American sportscaster

Jeff Piecoro is an American sportscaster. He formerly worked for 24 years with the Cincinnati Reds baseball team as a co-host on Reds Live pregame and post game shows. He and former Big Red Machine member Doug Flynn co-hosted Reds Weekly on Fox Sports Ohio. He also does work as the color commentator on the Big Blue Network during radio broadcasts of University of Kentucky Wildcats football on the UK Sports Network.
Since 2015 Piecoro has worked for the SEC Network as play-by-play announcer for men's baseball and women's basketball. In June 2021 Piecoro became a Realtor at The Brokerage Real Estate Advisors in Lexington. He is a member of LBAR and NKAR, and works the Central Kentucky and Northern Kentucky real estate markets. In August 2022 Piecoro was named Sports Director at WTVQ-TV, the ABC affiliate in Lexington, Kentucky. He anchors the 5:00, 6:00 and 11:00 p.m. sports, Monday through Friday.

== Career ==
Piecoro attended and played football at Tates Creek High School in Lexington, Kentucky. He walked-on to the football team at the University of Kentucky in 1980 and was a redshirt his freshman year. He began playing in 1981, first under head coach Fran Curci then under Jerry Claiborne for the remainder of his college career. He earned a scholarship during his senior season and ultimately lettered in football. He graduated from UK in 1985 with a degree in telecommunications.

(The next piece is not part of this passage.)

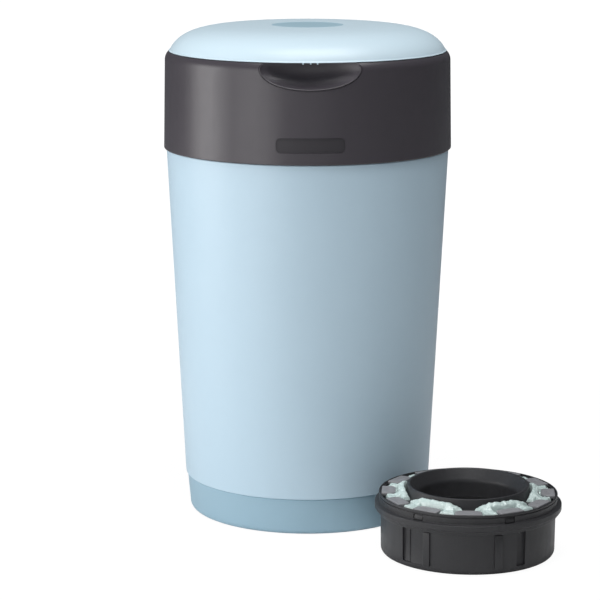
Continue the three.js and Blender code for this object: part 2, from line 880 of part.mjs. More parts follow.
// Clamp ring under the chassis, with a pair of ears for each finger
const fingerHalf = fingerRootWidth / 2;
const fingerEar = (side) => {
  const near = side * (fingerHalf + runningGap);
  const far = near + side * fingerEarThickness;
  const span = [Math.min(near, far), Math.max(near, far)];
  const tip = new THREE.CylinderGeometry(fingerEarRadius, fingerEarRadius, fingerEarThickness, smallSides)
    .translate(0, (near + far) / 2, 0)
    .translate(fingerCircle, 0, fingerPivotZ);
  const stem = block(
    [fingerCircle - fingerEarRadius, fingerCircle + fingerEarRadius],
    span,
    [fingerPivotZ, clampBottom + sink],
  );
  return join(tip, stem);
};
const fingerPinHalf = fingerHalf + runningGap + fingerEarThickness;
const fingerBore = (halfLength) =>
  new THREE.CylinderGeometry(
    fingerPinRadius + boreGap,
    fingerPinRadius + boreGap,
    2 * halfLength,
    smallSides,
  );
const fingerEars = join(fingerEar(1), fingerEar(-1));
const earBores = fingerBore(fingerPinHalf + overrun).translate(fingerCircle, 0, fingerPivotZ);
addPart(
  head,
  "clamp_ring",
  cut(
    join(
      tube(clampInner, clampOuter, clampBottom, clampTop),
      ...around(fingerCount, fingerEars, 0, 180 / fingerCount),
    ),
    ...around(fingerCount, earBores, 0, 180 / fingerCount),
  ),
  charcoal,
);

// Clamp fingers, sprung flaps that hold the film and let a bundle through
const fingerRoot = fingerBarrel / 2;
const fingerPlan = slab(
  [
    [-fingerRoot, -fingerHalf],
    [-fingerReach * fingerBendShare, -fingerTipWidth / 2],
    [-fingerReach, (-fingerTipWidth * fingerTipShare) / 2],
    [-fingerReach, (fingerTipWidth * fingerTipShare) / 2],
    [-fingerReach * fingerBendShare, fingerTipWidth / 2],
    [-fingerRoot, fingerHalf],
  ],
  -fingerThickness / 2,
  fingerThickness / 2,
).rotateY(THREE.MathUtils.degToRad(-fingerSlope));
const fingerShape = cut(
  join(
    fingerPlan,
    new THREE.CylinderGeometry(fingerBarrel, fingerBarrel, fingerRootWidth, smallSides),
  ),
  fingerBore(fingerHalf + overrun),
);
const fingerPin = new THREE.CylinderGeometry(
  fingerPinRadius,
  fingerPinRadius,
  2 * fingerPinHalf,
  smallSides / 2,
);
for (let i = 0; i < fingerCount; i++) {
  const station = new THREE.Group();
  station.rotation.z = THREE.MathUtils.degToRad((180 + 360 * i) / fingerCount);
  head.add(station);
  const seat = [fingerCircle, 0, fingerPivotZ];
  addPart(station, `clamp_finger_${i + 1}`, fingerShape, linerGrey).position.set(...seat);
  addPart(station, `clamp_pin_${i + 1}`, fingerPin, steel).position.set(...seat);
}

// Film cutter: a housing against the front of the sleeve, with a slider and its blade in a channel
const cutter = new THREE.Group();
head.add(cutter);
const cutterLow = sleeveFloorBottom + cutterRise;
const cutterBack = -(sleeveOuter - cutterDepth / 2);
const cutterFront = -(sleeveOuter + cutterDepth);
const channelY = cutterFront + cutterDepth / 2;
const cutterHalf = cutterLength / 2;
const channelEnd = cutterHalf - cutterEnd;
const channelLow = cutterLow + (cutterHeight - channelHeight) / 2;
const across = (width) => [channelY - width / 2, channelY + width / 2];
addPart(
  head,
  "cutter_housing",
  cut(
    block([-cutterHalf, cutterHalf], [cutterFront, cutterBack], [cutterLow, cutterLow + cutterHeight]),
    rod(sleeveOuter + seam, cutterLow - overrun, cutterLow + cutterHeight + overrun, innerSides),
    block([-channelEnd, channelEnd], across(channelWidth), [channelLow, channelLow + channelHeight]),
    block([-channelEnd, channelEnd], across(slitWidth), [cutterLow - overrun, channelLow + overrun]),
  ),
  charcoal,
);
const sliderStart = runningGap - channelEnd;
const sliderEnd = sliderStart + sliderLength;
const gripTop = cutterLow - runningGap;
const gripBottom = gripTop - sliderGrip;
const neckEnd = sliderStart + sliderNeck;
const slidingWidth = channelWidth - 2 * runningGap;
const neckWidth = slitWidth - 2 * runningGap;
addPart(
  cutter,
  "cutter_slider",
  join(
    block(
      [sliderStart, sliderEnd],
      across(slidingWidth),
      [channelLow + seam, channelLow + channelHeight - runningGap],
    ),
    block([sliderStart, neckEnd], across(neckWidth), [gripTop - sink, channelLow + sink]),
    block([sliderStart, sliderEnd], across(sliderGripWidth), [gripBottom, gripTop]),
  ),
  linerGrey,
);
const bladeLow = gripTop + seam;
const bladeHigh = channelLow;
addPart(
  cutter,
  "cutter_blade",
  slab(
    [
      [neckEnd + seam, bladeLow],
      [neckEnd + seam + bladeLength, bladeLow],
      [neckEnd + seam + bladeLength / 2, bladeHigh],
      [neckEnd + seam, bladeHigh],
    ],
    -bladeThickness / 2,
    bladeThickness / 2,
  )
    .rotateX(Math.PI / 2)
    .translate(0, channelY, 0),
  steel,
);

// Cassette tray: a trough round a bore, with recessed panels in its side and hooks for the cover
const skirtLow = flangeTop - skirtDrop;
const traySection = [
  [coreRadius, 0],
  [cassetteFoot - cassetteRound, 0],
  [cassetteFoot - cassetteRound * bevelShare, cassetteRound * bevelShare],
  [cassetteFoot, cassetteRound],
  [cassetteTop, trayHeight],
  [cassetteTop - trayWall, trayHeight],
  [cassetteFoot - trayWall, trayFloor + cassetteRound],
  [cassetteFoot - trayWall - cassetteRound, trayFloor],
  [coreOuter, trayFloor],
  [coreOuter, coreHeight],
  [coreRadius, coreHeight],
];
const front = -90;
const onSides = (places, inner, outer) =>
  places.flatMap(([fromFront, halfAngle]) =>
    around(
      sideRepeats,
      sector(inner, outer, front + fromFront, halfAngle, sideMargin, skirtLow - seam, 2),
    ),
  );
const channels = onSides(sideChannels, cassetteFoot - channelDepth, cassetteTop + overrun);
const ribs = onSides(sideRibs, cassetteFoot - sink, cassetteTop + ribProud);
const snapLow = skirtLow + snapRise;
const hook = block(
  [cassetteTop - trayWall / 2, cassetteTop + snapProud],
  [-snapWidth / 2 + runningGap, snapWidth / 2 - runningGap],
  [snapLow + seam, snapLow + snapHeight - 2 * seam],
);
const snapFirst = front + snapFromFront;
const trayShape = join(
  cut(turned(traySection), ...channels),
  ...ribs,
  ...around(snapCount, hook, 0, snapFirst),
);

// Cassette cover: a stepped flange, a web with windows, and a collar that flares down to the bore
const skirtInner = cassetteTop + seam;
const bandTop = flangeTop - rimHeight - flangeBevel;
const coverSection = [
  [skirtInner, skirtLow],
  [bandFoot, skirtLow],
  [bandFoot, bandTop - flangeBand - flangeBevel],
  [flangeRadius, bandTop - flangeBand],
  [flangeRadius, bandTop],
  [rimRadius, bandTop + flangeBevel],
  [rimRadius, flangeTop],
  [rimRadius - rimWall, flangeTop],
  [rimRadius - rimWall, webTop],
  [funnelFoot, webTop],
  [lipRadius, lipHeight],
  [lipRadius - lipWall, lipHeight],
  [boreTop - boreWall, webBottom],
  [boreTop - boreWall, lipHeight - boreDepth],
  [boreTop, lipHeight - boreDepth],
  [boreTop, coreHeight + seam],
  [coreOuter, coreHeight + seam],
  [coreOuter + boreWall, webBottom],
  [skirtInner, webBottom],
];
const spokeAngle = THREE.MathUtils.radToDeg(spokeWidth / (windowInner + windowOuter));
const webTab = block(
  [windowOuter - tabLength, windowOuter + overrun],
  [-tabWidth / 2, tabWidth / 2],
  [webBottom - 2 * overrun, webTop + 2 * overrun],
);
const webWindow = cut(
  sector(
    windowInner,
    windowOuter,
    0,
    180 / windowCount - spokeAngle,
    webBottom - overrun,
    webTop + overrun,
    6,
  ),
  ...[-1, 0, 1].map((side) => turnedBy(webTab, (180 / windowCount) * side)),
);
const snapWindow = block(
  [skirtInner - overrun, flangeRadius + overrun],
  [-snapWidth / 2, snapWidth / 2],
  [snapLow, snapLow + snapHeight],
);
const coverShape = cut(
  turned(coverSection),
  ...around(windowCount, webWindow),
  ...around(snapCount, snapWindow, 0, snapFirst),
);

// Film pack: a ring that fills the trough, with its top in pleats that rise and fall round the ring
function pleatedRing() {
  const inner = coreOuter + filmGap;
  const outer = cassetteFoot - trayWall - filmGap;
  const span = outer - inner;
  const low = trayFloor + seam;
  const filmTop = webBottom - filmGap - pleatDepth / 2;
  const section = [
    [inner, low, 0],
    [outer - cassetteRound, low, 0],
    [outer, low + cassetteRound, 0],
    [outer - filmGap, filmTop - 2 * pleatDepth, 0],
    [outer - span * crestShare, filmTop, 1],
    [inner + span * hollowShare, filmTop, -1],
    [inner, filmTop - 2 * pleatDepth, 0],
  ];
  const sides = 2 * pleatCount;
  const positions = [];
  const faces = [];
  for (let i = 0; i < sides; i++) {
    const wave = i % 2 ? 1 : -1;
    for (const [r, z, swing] of section) {
      const [x, y] = polar(r, (360 * i) / sides);
      positions.push(x, y, z + (wave * swing * pleatDepth) / 2);
    }
  }
  const count = section.length;
  for (let i = 0; i < sides; i++) {
    for (let j = 0; j < count; j++) {
      const a = i * count + j;
      const b = i * count + ((j + 1) % count);
      const c = ((i + 1) % sides) * count + j;
      const d = ((i + 1) % sides) * count + ((j + 1) % count);
      faces.push(a, c, b, b, c, d);
    }
  }
  const geometry = new THREE.BufferGeometry();
  geometry.setAttribute("position", new THREE.Float32BufferAttribute(positions, 3));
  geometry.setIndex(faces);
  return geometry;
}
const filmShape = pleatedRing();

// The cassette in the carrier, and the one that stands beside the bin
const spare = new THREE.Group();
spare.position.set(spareX, spareY, 0);
spare.rotation.z = THREE.MathUtils.degToRad(spareTurn);
bin.add(spare);
const fitted = new THREE.Group();
fitted.position.z = cassetteZ;
carrier.add(fitted);
for (const [place, name] of [[fitted, "fitted"], [spare, "spare"]]) {
  addPart(place, `${name}_cassette_tray`, trayShape, cassettePlastic);
  addPart(place, `${name}_cassette_cover`, coverShape, cassettePlastic);
  addPart(place, `${name}_film_pack`, filmShape, film);
}

export default bin;
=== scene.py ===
# A nappy bin with a domed lid, and the film cassette that stands beside it.
# Sizes in the dictionaries are millimetres and degrees. The scene itself is in metres.

import math

import bmesh
import bpy
import numpy as np
from mathutils import Matrix, Vector


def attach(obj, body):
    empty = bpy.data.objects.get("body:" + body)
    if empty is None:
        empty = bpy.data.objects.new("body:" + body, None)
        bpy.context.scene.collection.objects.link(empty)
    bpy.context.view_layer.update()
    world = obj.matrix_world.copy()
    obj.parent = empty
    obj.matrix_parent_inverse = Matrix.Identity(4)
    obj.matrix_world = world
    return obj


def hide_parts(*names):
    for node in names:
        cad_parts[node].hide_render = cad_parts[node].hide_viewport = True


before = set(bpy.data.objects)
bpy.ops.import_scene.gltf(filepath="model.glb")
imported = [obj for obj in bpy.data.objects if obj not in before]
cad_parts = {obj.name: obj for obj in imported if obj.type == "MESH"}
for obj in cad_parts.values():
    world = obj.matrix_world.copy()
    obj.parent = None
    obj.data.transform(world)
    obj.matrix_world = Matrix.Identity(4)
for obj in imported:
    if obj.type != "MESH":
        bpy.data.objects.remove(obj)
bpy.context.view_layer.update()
scene = bpy.context.scene
mm = 0.001
print("frame loaded:", len(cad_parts), "nodes")


# A dictionary whose values are read as attributes, such as view.distance
class Sizes(dict):
    __getattr__ = dict.__getitem__


# Camera, at the photograph's place
view = Sizes(
    distance=2200, height=624.9, aside=-6.9, turn=0.95, pitchDown=11.1, lens=145.26, sensor=36, reach=50000,
)
cameraData = bpy.data.cameras.new("camera")
cameraData.lens = view.lens
cameraData.sensor_width = view.sensor
cameraData.clip_end = view.reach * mm
camera = bpy.data.objects.new("camera", cameraData)
turnRound = Matrix.Rotation(math.radians(-view.turn), 4, "Z")
camera.location = turnRound @ Vector((view.aside, -view.distance, view.height)) * mm
camera.rotation_euler = (math.radians(90 - view.pitchDown), 0, math.radians(-view.turn))
scene.collection.objects.link(camera)
scene.camera = camera

# Lamps: two low windows on the left, a soft front, and a softbox overhead
lampHeart = (0, 0, 300)
lamps = {
    "window": Sizes(place=(-1094, -150, 380), size=(560, 700), power=5.5, tint=(1, 0.99, 0.985)),
    "quarter": Sizes(place=(-707, -843, 380), size=(620, 700), power=3.4, tint=(1, 0.99, 0.985)),
    "front": Sizes(place=(0, -3000, 900), size=(1400, 1400), power=5, tint=(0.99, 0.99, 1)),
    "overhead": Sizes(place=(120, -400, 1900), size=(1300, 1000), power=29.5, tint=(1, 1, 1)),
}
for name, lamp in lamps.items():
    data = bpy.data.lights.new(name, "AREA")
    data.shape = "RECTANGLE"
    data.size, data.size_y = (side * mm for side in lamp.size)
    data.energy = lamp.power
    data.color = lamp.tint
    made = bpy.data.objects.new(name, data)
    made.location = Vector(lamp.place) * mm
    made.rotation_euler = (Vector(lampHeart) * mm - made.location).to_track_quat("-Z", "Y").to_euler()
    made.visible_camera = False
    scene.collection.objects.link(made)


# A wrapped socket: its operators add Math nodes, and node() adds any other node to its tree
class Wire:
    def __init__(self, tree, socket=None):
        self.tree = tree
        self.socket = socket

    def node(self, kind, values=None, output=0, **settings):
        made = self.tree.nodes.new(kind)
        for key, value in settings.items():
            setattr(made, key, value)
        for key, value in (values or {}).items():
            if isinstance(value, Wire):
                self.tree.links.new(value.socket, made.inputs[key])
            else:
                made.inputs[key].default_value = value
        return Wire(self.tree, made.outputs[output])

    def finish(self, kind, last):
        made = self.tree.nodes.new(kind)
        self.tree.links.new(last.socket, made.inputs[0])

    def math(self, operation, first, second=0.0, clamp=False):
        return self.node("ShaderNodeMath", {0: first, 1: second}, operation=operation, use_clamp=clamp)

    def __add__(self, other):
        return self.math("ADD", self, other)

    def __sub__(self, other):
        return self.math("SUBTRACT", self, other)

    def __rsub__(self, other):
        return self.math("SUBTRACT", other, self)

    def __mul__(self, other):
        return self.math("MULTIPLY", self, other)

    def __rtruediv__(self, other):
        return self.math("DIVIDE", other, self)

    __radd__ = __add__
    __rmul__ = __mul__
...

Piecoro started his broadcasting career in Lexington, Kentucky at ABC affiliate WTVQ, later moving to NBC affiliate WLEX, as weekend sports anchor and sports reporter. He has covered the Kentucky Derby and the Breeders' Cup . He has also worked with the Mid-American Conference, Atlantic 10 and Big East as play by play announcer for football and men's basketball. In August 2001, he was selected to be the color commentator for Kentucky football games on what is now known as the UK Sports Network. Piecoro returned to full-time work in Lexington in 2022 as Sports Director at WTVQ.

Piecoro also worked with the Cincinnati Reds as a co-host for the Reds Live pre-and-post-game shows and as a dugout reporter on team television broadcaster Fox Sports Ohio. In addition to these duties, he hosted the team magazine show Reds Weekly with former Major League Baseball player and television host Doug Flynn.

== Personal life ==
Piecoro resides in Northern Kentucky with his children, Nicholas, Madeleine, Olivia and Ali.